• Instructions for the task: Repeat the material in full. Keep every line exactly as it is.

▼

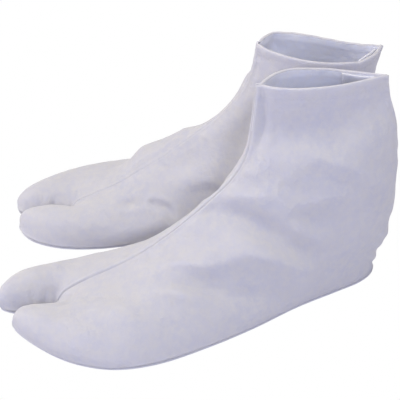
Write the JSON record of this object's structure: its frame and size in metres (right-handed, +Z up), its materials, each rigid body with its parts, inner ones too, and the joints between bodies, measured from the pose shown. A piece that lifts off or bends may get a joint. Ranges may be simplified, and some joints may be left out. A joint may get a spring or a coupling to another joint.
{
  "type": "pair of tabi socks",
  "caption": "Pair of split-toed cotton ankle socks, filled out and standing on flat soles, closed at the back of the heel.",
  "frame": {"origin": "centre of the pair's bounding box, on the floor under the soles", "axes": "+Z up; toes towards -Y; the left sock on the +X side, the right sock on the -X side and a little further back"},
  "size_m": [0.2264, 0.28, 0.147],
  "materials": {
    "panel": "matt white cotton twill",
    "sole": "matt white heavy cotton",
    "flap": "matt white cotton lining"
  },
  "bodies": {
    "root": {"left_outer_panel": "panel", "left_inner_panel": "panel", "left_sole": "sole", "left_closure_flap": "flap", "right_outer_panel": "panel", "right_inner_panel": "panel", "right_sole": "sole", "right_closure_flap": "flap"}
  },
  "joints": []
}
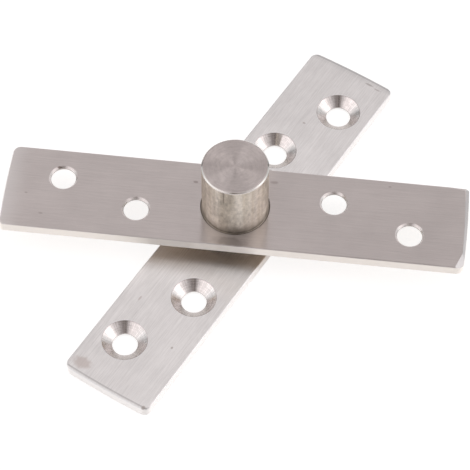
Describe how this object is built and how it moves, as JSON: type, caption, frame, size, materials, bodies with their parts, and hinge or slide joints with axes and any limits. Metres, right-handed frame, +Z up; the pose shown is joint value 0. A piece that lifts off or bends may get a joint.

▲

• Answer for the task:
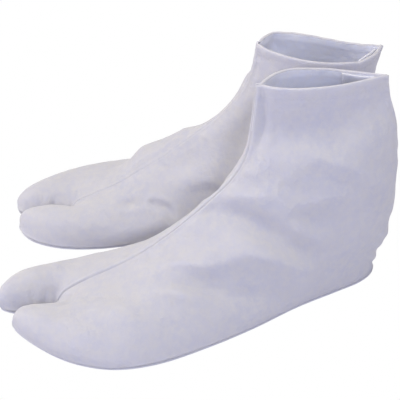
Write the JSON record of this object's structure: its frame and size in metres (right-handed, +Z up), its materials, each rigid body with its parts, inner ones too, and the joints between bodies, measured from the pose shown. A piece that lifts off or bends may get a joint. Ranges may be simplified, and some joints may be left out. A joint may get a spring or a coupling to another joint.
{
  "type": "pair of tabi socks",
  "caption": "Pair of split-toed cotton ankle socks, filled out and standing on flat soles, closed at the back of the heel.",
  "frame": {"origin": "centre of the pair's bounding box, on the floor under the soles", "axes": "+Z up; toes towards -Y; the left sock on the +X side, the right sock on the -X side and a little further back"},
  "size_m": [0.2264, 0.28, 0.147],
  "materials": {
    "panel": "matt white cotton twill",
    "sole": "matt white heavy cotton",
    "flap": "matt white cotton lining"
  },
  "bodies": {
    "root": {"left_outer_panel": "panel", "left_inner_panel": "panel", "left_sole": "sole", "left_closure_flap": "flap", "right_outer_panel": "panel", "right_inner_panel": "panel", "right_sole": "sole", "right_closure_flap": "flap"}
  },
  "joints": []
}
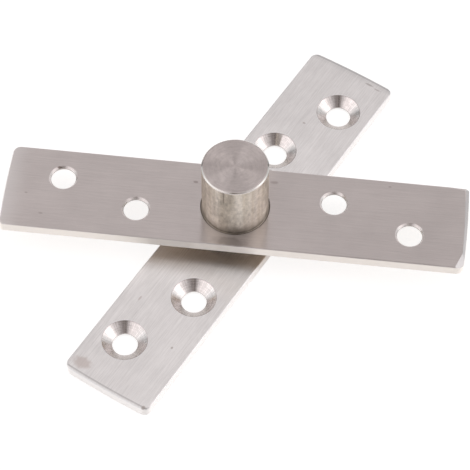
Describe how this object is built and how it moves, as JSON: type, caption, frame, size, materials, bodies with their parts, and hinge or slide joints with axes and any limits. Metres, right-handed frame, +Z up; the pose shown is joint value 0. A piece that lifts off or bends may get a joint.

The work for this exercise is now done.